In 2000, Google tested 41 different shades of blue to find which one users were most likely to click on in search results. That sounds absurd — does shade of blue really matter? It does: the winning shade generated an additional $200 million in annual revenue. Google didn't guess or debate. They ran an experiment, collected data, and applied statistics. That process is called A/B testing, and it's how technology companies make almost every design decision.

The Setup: Two Versions, One Question

An A/B test is simple in concept. You have two versions of something — a webpage, an email subject line, a button color. You randomly split your users into two groups: Group A sees the original, Group B sees the new version. After a set period, you measure an outcome — click rate, purchase rate, sign-up rate — and ask: is the difference between the two groups real, or just random noise?

That last question is the tricky part. If Group B clicks 4.2% of the time and Group A clicks 4.0% of the time, is the 0.2% difference meaningful? Or did it happen by chance, the way you might flip five heads in a row without the coin being unfair? Statistics provides the answer.

The Hypothesis Test

You start by assuming the two versions perform identically — this is called the null hypothesis. Then you ask: if they truly were identical, how likely is it that the data would show a difference as large as what you observed, purely by chance?

Test statistic: z = (p_B - p_A) / SE SE = standard error = \sqrt[p(1-p) \times (1/n_A + 1/n_B)] p_B and p_A = click rates in each group n_A and n_B = number of users in each group SE = how much random variation you'd expect in the difference

The standard error measures how noisy your data is. Larger sample sizes shrink the standard error — with a million users per group, even a tiny 0.01% difference becomes statistically detectable. With only 100 users per group, even a large difference might just be noise.
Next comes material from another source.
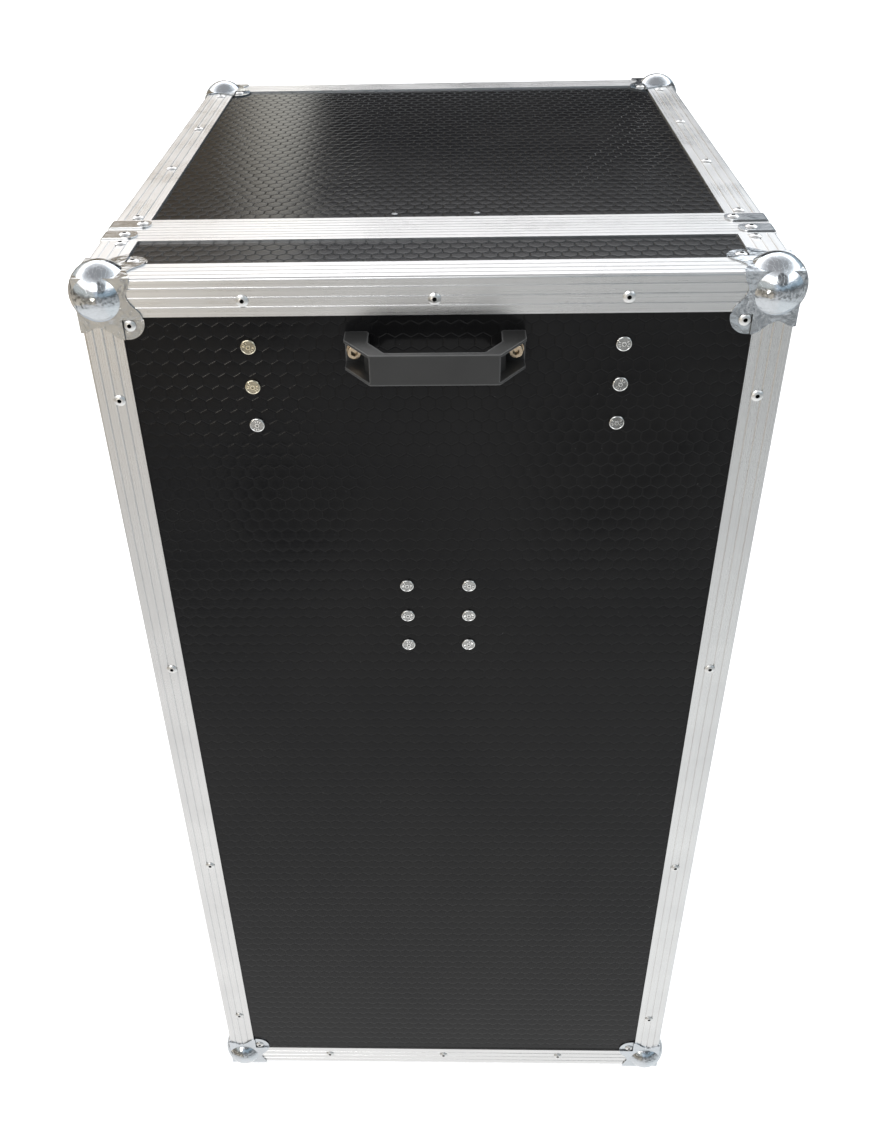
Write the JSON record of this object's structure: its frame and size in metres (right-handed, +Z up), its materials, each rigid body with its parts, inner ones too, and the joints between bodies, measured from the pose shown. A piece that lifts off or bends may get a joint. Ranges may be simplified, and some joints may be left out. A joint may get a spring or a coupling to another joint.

The z-score tells you how many standard errors separate your observed difference from zero. A z-score above 1.96 means there's less than a 5% chance the difference happened by chance — the standard threshold for declaring a result "statistically significant."

Back to Google's Blue

With millions of users clicking search results daily, Google could detect very small differences reliably. For each of the 41 shades, they computed the click rate and ran the hypothesis test against the current standard. Shades that passed the significance threshold advanced; others were eliminated. The winning shade wasn't the prettiest — it was the one that produced the highest click rate with statistical confidence that the result was real and not luck.

Sample Size Matters

One of the most common mistakes in A/B testing is stopping too early. If you check the results after 50 users and see a big difference, it might be noise — you just haven't collected enough data yet. The required sample size can be calculated before the experiment: it depends on how small a difference you want to be able to detect and how confident you want to be. For a 1% difference in click rate, you might need 50,000 users per group. For a 5% difference, a few thousand suffice.

Other Applications

A/B testing isn't limited to tech companies. Clinical trials use the same statistical framework to test whether a new drug outperforms a placebo — with the stakes being patient lives rather than click rates. Educators test whether a new teaching method improves test scores. Politicians test which campaign message drives more voter registration. The math is identical; only the stakes change.

Conclusion

A/B testing turns intuition into evidence. Instead of arguing about which shade of blue looks better, you measure which one works better — and statistics tells you whether the measured difference is real. The formula is straightforward: compute a z-score, compare it to a threshold, and declare a winner only when the data justifies it. It's how the modern world makes decisions at scale, one carefully measured experiment at a time.